AIM: Which lines run from the first one up to and including the one with "self.tree.links.new(value, self.bsdf.inputs[socket])"? Print exactly those.

INFORMATION SUPPLIED:

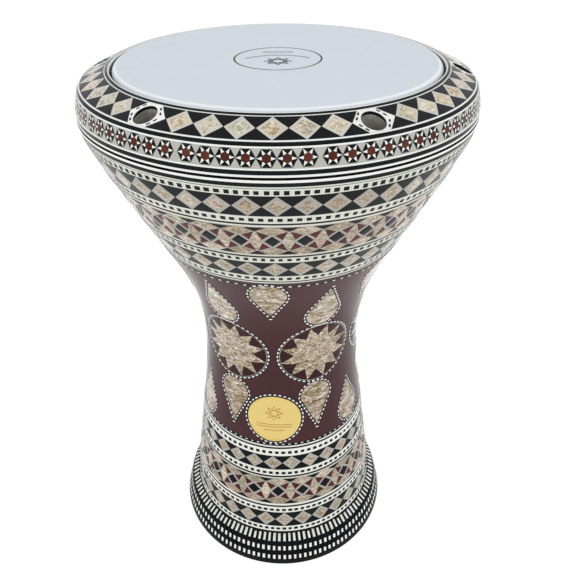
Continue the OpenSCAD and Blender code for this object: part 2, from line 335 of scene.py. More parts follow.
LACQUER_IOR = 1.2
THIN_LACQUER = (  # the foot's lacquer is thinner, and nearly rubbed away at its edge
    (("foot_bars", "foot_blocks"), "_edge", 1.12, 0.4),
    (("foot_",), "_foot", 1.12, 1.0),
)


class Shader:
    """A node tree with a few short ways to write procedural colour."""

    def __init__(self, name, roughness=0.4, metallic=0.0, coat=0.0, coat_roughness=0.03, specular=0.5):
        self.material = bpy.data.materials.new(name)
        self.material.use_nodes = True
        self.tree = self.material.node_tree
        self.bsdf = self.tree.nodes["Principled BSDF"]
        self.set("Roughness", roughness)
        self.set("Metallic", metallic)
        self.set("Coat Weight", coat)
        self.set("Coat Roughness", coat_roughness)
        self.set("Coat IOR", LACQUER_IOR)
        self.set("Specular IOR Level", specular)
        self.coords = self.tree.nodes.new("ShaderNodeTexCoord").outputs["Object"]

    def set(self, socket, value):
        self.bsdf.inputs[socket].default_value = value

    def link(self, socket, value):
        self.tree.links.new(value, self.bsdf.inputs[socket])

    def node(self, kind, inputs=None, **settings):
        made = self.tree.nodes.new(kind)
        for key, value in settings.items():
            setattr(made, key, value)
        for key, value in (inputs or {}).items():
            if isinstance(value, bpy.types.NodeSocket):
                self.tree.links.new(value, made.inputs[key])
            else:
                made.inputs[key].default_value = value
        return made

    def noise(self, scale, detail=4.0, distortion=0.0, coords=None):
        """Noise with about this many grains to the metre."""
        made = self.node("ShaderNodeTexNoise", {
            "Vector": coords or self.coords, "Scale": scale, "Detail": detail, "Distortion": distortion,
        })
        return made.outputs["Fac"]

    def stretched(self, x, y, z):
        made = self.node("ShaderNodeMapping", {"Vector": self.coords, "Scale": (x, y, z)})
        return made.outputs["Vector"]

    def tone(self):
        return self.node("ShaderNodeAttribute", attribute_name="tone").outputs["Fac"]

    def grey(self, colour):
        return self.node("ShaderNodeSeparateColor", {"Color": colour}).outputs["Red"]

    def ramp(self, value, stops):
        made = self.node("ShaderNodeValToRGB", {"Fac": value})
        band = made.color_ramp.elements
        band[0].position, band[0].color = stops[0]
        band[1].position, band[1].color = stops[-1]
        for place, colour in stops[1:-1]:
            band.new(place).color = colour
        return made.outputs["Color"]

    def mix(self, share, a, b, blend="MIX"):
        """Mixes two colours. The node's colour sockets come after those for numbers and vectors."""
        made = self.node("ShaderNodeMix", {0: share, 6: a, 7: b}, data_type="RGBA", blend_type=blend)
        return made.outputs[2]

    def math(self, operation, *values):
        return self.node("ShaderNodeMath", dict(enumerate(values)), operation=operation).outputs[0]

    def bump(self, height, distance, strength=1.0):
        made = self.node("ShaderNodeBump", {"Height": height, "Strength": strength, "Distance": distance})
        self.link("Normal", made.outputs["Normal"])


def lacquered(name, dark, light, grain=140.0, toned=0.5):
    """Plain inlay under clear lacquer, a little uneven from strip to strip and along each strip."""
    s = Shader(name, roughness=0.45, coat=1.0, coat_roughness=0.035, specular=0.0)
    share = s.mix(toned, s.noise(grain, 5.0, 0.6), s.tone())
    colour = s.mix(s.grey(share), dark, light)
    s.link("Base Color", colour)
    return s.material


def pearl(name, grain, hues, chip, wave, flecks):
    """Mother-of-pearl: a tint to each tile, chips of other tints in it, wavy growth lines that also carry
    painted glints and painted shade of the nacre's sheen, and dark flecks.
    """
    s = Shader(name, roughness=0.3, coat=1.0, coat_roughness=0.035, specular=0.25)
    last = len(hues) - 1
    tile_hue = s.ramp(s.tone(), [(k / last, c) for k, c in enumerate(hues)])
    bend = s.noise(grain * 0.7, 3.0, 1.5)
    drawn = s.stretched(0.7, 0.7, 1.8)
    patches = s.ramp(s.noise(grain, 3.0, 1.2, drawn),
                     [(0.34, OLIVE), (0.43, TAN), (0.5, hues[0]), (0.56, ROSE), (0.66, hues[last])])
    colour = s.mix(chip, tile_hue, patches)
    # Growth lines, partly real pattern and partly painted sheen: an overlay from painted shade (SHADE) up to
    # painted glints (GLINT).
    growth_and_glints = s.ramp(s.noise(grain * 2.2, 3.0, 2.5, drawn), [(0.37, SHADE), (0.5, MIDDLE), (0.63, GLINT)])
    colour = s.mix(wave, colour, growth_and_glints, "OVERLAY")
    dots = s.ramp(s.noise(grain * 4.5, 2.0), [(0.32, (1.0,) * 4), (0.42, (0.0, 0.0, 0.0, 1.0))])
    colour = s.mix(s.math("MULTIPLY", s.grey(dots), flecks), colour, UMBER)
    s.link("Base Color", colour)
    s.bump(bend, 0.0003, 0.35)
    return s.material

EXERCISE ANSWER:
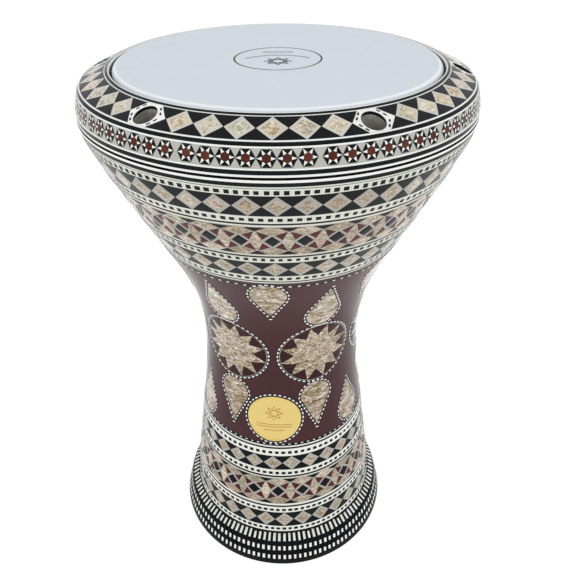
Continue the OpenSCAD and Blender code for this object: part 2, from line 335 of scene.py. More parts follow.
LACQUER_IOR = 1.2
THIN_LACQUER = (  # the foot's lacquer is thinner, and nearly rubbed away at its edge
    (("foot_bars", "foot_blocks"), "_edge", 1.12, 0.4),
    (("foot_",), "_foot", 1.12, 1.0),
)


class Shader:
    """A node tree with a few short ways to write procedural colour."""

    def __init__(self, name, roughness=0.4, metallic=0.0, coat=0.0, coat_roughness=0.03, specular=0.5):
        self.material = bpy.data.materials.new(name)
        self.material.use_nodes = True
        self.tree = self.material.node_tree
        self.bsdf = self.tree.nodes["Principled BSDF"]
        self.set("Roughness", roughness)
        self.set("Metallic", metallic)
        self.set("Coat Weight", coat)
        self.set("Coat Roughness", coat_roughness)
        self.set("Coat IOR", LACQUER_IOR)
        self.set("Specular IOR Level", specular)
        self.coords = self.tree.nodes.new("ShaderNodeTexCoord").outputs["Object"]

    def set(self, socket, value):
        self.bsdf.inputs[socket].default_value = value

    def link(self, socket, value):
        self.tree.links.new(value, self.bsdf.inputs[socket])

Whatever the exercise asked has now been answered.